Woolf appears in two seemingly inconsequential instances of name-dropping that nevertheless help establish and substantiate Jimmy/Snowman’s literary background. Recalling great human achievements, all of which were relegated to the distant past, he recites a list to help commit them to memory: “The Divine Comedy. Greek statuary. Aqueducts. Paradise Lost. Mozart’s music. Shakespeare, complete works. The Brontes. Tolstoy. The Pearl Mosque. Chartres Cathedral. Bach. Rembrandt. Verdi. Joyce. Penicillin. Keats. Turner. Heart transplants. Polio vaccine. Berlioz. Baudelaire. Bartok. Yeats. Woolf” (79).
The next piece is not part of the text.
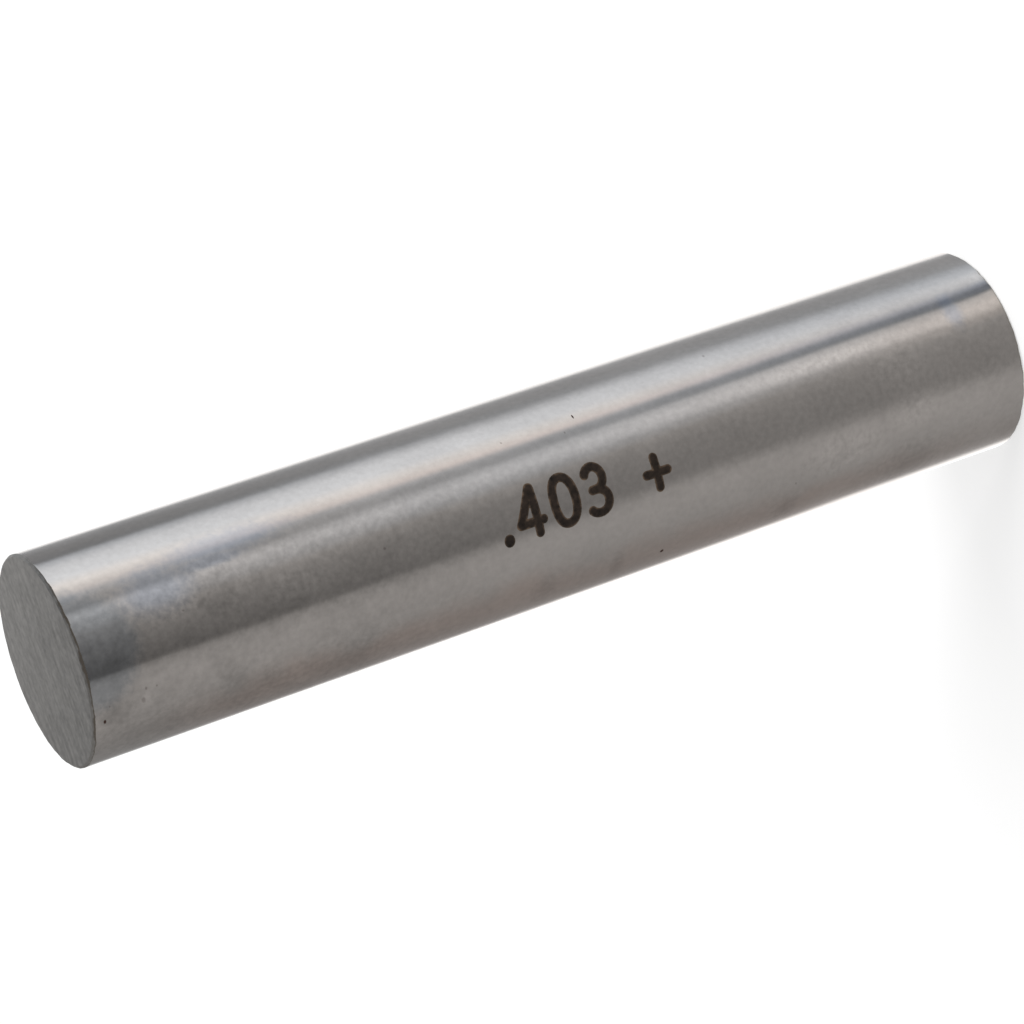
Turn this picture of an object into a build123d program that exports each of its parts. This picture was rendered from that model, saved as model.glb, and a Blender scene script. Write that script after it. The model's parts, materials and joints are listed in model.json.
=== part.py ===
from build123d import *
import os

# A plain pin gauge: one hardened steel cylinder, ground and lapped to size, with two flat
# square ends and a small edge break round each of them. It stands on its lower end. The origin
# is the centre of that end and +Z runs along the axis to the upper end.

# Driving dimensions, in millimetres. The real sizes of the pin are given in inches.
inch = 25.4
nominal_diameter = 0.403 * inch
length = 2.0 * inch

# The edge break is a 45 degree chamfer, taken off by stoning the sharp ground edge. The lapping
# that follows rounds its two corners, so that nothing catches on the bore being measured.
edge_break = 0.005 * inch
stoned_corner_radius = 0.05

radius = nominal_diameter / 2
end_face_radius = radius - edge_break
gauging_start = edge_break
gauging_end = length - edge_break

os.makedirs("parts", exist_ok=True)

# The half section runs out along the lower end, up the gauging surface and back along the upper
# end. Turning it once about the axis gives the whole pin.
with BuildPart() as gauge_pin:
    with BuildSketch(Plane.XZ) as half_section:
        with BuildLine():
            Polyline(
                (0, 0),
                (end_face_radius, 0),
                (radius, gauging_start),
                (radius, gauging_end),
                (end_face_radius, length),
                (0, length),
                close=True,
            )
        make_face()
        stoned_corners = half_section.vertices().filter_by(lambda corner: corner.X > 0)
        fillet(stoned_corners, radius=stoned_corner_radius)
    revolve(axis=Axis.Z)

gauge_pin.part.label = "gauge_pin"
export_step(gauge_pin.part, "parts/gauge_pin.step")

print("gauge_pin diameter", round(2 * radius, 4), "mm, length", round(length, 3), "mm")
print("gauging surface", round(gauging_end - gauging_start, 3), "mm long")
print("volume", round(gauge_pin.part.volume, 2), "mm3, solids", len(gauge_pin.part.solids()))
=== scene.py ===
# %% [markdown]
# # A ground steel pin gauge
#
# A pin gauge is the plainest of measuring tools: one hardened steel cylinder, ground and lapped to
# its size, with two flat square ends. There is nothing to assemble, so this lesson is about surface:
# how grinding lines, an old film of oil, a burnt-in size mark and the panels of a studio make plain
# steel look like steel. All lengths are in metres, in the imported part's own frame. The pin stands on
# its lower end, and its size mark faces -Y.

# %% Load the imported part
import json
import math

import bmesh
import bpy
from mathutils import Matrix, Vector


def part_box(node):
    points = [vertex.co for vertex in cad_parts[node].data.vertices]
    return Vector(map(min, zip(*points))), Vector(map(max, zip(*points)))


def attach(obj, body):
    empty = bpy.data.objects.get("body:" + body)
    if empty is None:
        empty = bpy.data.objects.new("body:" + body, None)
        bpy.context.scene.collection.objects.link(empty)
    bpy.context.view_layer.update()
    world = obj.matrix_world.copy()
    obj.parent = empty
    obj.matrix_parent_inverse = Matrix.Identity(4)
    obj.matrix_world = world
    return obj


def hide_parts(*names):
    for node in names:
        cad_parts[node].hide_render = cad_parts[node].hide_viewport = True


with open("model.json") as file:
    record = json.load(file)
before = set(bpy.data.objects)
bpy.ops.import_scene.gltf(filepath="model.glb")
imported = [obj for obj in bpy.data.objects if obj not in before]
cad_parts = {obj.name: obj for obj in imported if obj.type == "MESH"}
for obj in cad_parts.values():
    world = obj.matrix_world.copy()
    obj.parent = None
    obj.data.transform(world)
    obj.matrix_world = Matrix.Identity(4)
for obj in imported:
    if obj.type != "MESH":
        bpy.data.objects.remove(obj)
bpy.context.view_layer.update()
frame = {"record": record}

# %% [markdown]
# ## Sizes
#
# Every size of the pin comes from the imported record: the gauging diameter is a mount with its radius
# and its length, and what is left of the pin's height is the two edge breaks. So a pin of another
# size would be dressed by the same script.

mm = 0.001
node = "gauge_pin"
foot_corner, top_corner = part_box(node)
length = top_corner.z - foot_corner.z
mounts = {mount["name"]: mount for mount in frame["record"]["mounts"]}
gauging = mounts["gauging_diameter"]["dims"]
radius = gauging["r_mm"] * mm
edge_break = (length - gauging["length_mm"] * mm) / 2
print(f"pin: radius {radius / mm:.3f} mm, length {length / mm:.2f} mm, edge break {edge_break / mm:.2f} mm")

# %% [markdown]
# ## Directions round the pin
#
# Marks and stains could be placed by coordinates, but an inspector would describe them as so far down
# from the upper end, and so far round from the side that faces the camera. So does this script. Turns
# are in degrees and grow towards -X.

# %% Directions round the pin
camera_bearing = math.radians(6.6)
up_axis = Vector((0.0, 0.0, 1.0))


def level_direction(turn):
    """The level direction that is this many degrees round from the camera's side."""
    angle = math.radians(turn) - camera_bearing
    return Vector((-math.sin(angle), -math.cos(angle), 0.0))


def arc_of(turn):
    """Millimetres round the surface for a turn in degrees."""
    return math.radians(turn) * radius / mm


print("camera's side:", [round(c, 3) for c in level_direction(0.0)])
print("one degree round:", round(arc_of(1.0), 3), "mm")

# %% [markdown]
# ## Writing node trees as sums
#
# A node tree could be drawn by hand in the editor, or made node by node and link by link in a script,
# but neither reads like the sum that it is. Here geometry trees and shader trees are built by one
# small class. `Graph.add` makes any node: its settings go first, because they decide which sockets it
# has, and then its values or links. `Value` wraps one output socket, and arithmetic on it adds Math
# nodes, so `1 - mask` works as it reads.

# %% A small class for node trees
class Value:
    """One output socket of a node. Arithmetic on it adds Math nodes to the same tree."""

    def __init__(self, graph, socket):
        self.graph = graph
        self.socket = socket

    def maths(self, operation, *others):
        """A Math node that takes this value first."""
        return self.graph.add("ShaderNodeMath", {"operation": operation}, [self, *others])

    def maths_after(self, operation, other):
        """A Math node that takes this value last."""
        return self.graph.add("ShaderNodeMath", {"operation": operation}, [other, self])

    def __add__(self, other):
        return self.maths("ADD", other)

    def __sub__(self, other):
        return self.maths("SUBTRACT", other)

    def __rsub__(self, other):
        return self.maths_after("SUBTRACT", other)

    def __mul__(self, other):
        return self.maths("MULTIPLY", other)

    def __truediv__(self, other):
        return self.maths("DIVIDE", other)

    def __pow__(self, other):
        return self.maths("POWER", other)

    __radd__ = __add__
    __rmul__ = __mul__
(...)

Recalling his university days at The Martha Graham Academy, “named after some gory old dance goddess of the twentieth century” (186), he explains that there was no longer a need for film-making and video arts, as anyone could splice together or digitally alter whatever they wanted. “Jimmy himself had put together a naked Pride and Prejudice and a naked To the Lighthouse, just for laughs” (187).

Also notable is a passage that evokes the interludes that begin each section of The Waves: “The sun is above the horizon, lifting steadily as if on a pulley; flattish clouds, pink and purple on top and golden underneath, stand still in the sky around it. The waves are waving, up down up down” (147).

In an essay written not long before Oryx and Crake, Atwood describes rereading To the Lighthouse in her early sixties, appreciating it in ways that she couldn’t when she first read it at the age of 19. She remarks on the patterns, the artistry, the resonance, “the way time passes over everything like a cloud, and solid objects flicker and dissolve” (Writing with Intent, 241-242). Little wonder that it left an impression that showed up in her next and perhaps most ambitious novel.